Still, she worries that despite the couple's promises, she could be shut out of Seasia's life since she unwittingly agreed to a closed adoption.

That's just one of the problems with a process that may have been badly botched.

There are accusations of conflict of interest, as Balahtsis first represented Davis and then took on the adoptive parents as clients.

Balahtsis shares an address and phone number with Family Focus lawyer Frederick Macgovern, but says she's just a tenant.

Both deny any impropriety.

"If Family Focus had done anything improper or illegal, the Court of Appeals would not have reversed seven-zip," Macgovern said.

Lower courts slammed Family Focus, saying Davis signed adoption papers "under duress." The Court of Appeals disagreed, noting Davis at one point accused Williams of rape, though she later recanted and no charges were filed.

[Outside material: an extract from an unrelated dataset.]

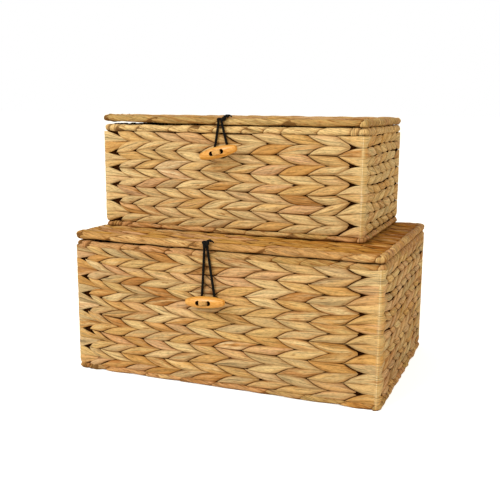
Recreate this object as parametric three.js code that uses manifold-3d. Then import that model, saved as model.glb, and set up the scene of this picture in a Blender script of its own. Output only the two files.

The end of the road for Williams could be Monday, the deadline for appealing the case to the U.S. Supreme Court. If he doesn't come up with $4,000 to cover printing and filing fees, his case is officially over.

"No one should be able to manipulate the process in such a way that a father's right is deprived. That's exactly what happened here. And it happened on so many different levels," said Williams' lawyer, Janet Brown.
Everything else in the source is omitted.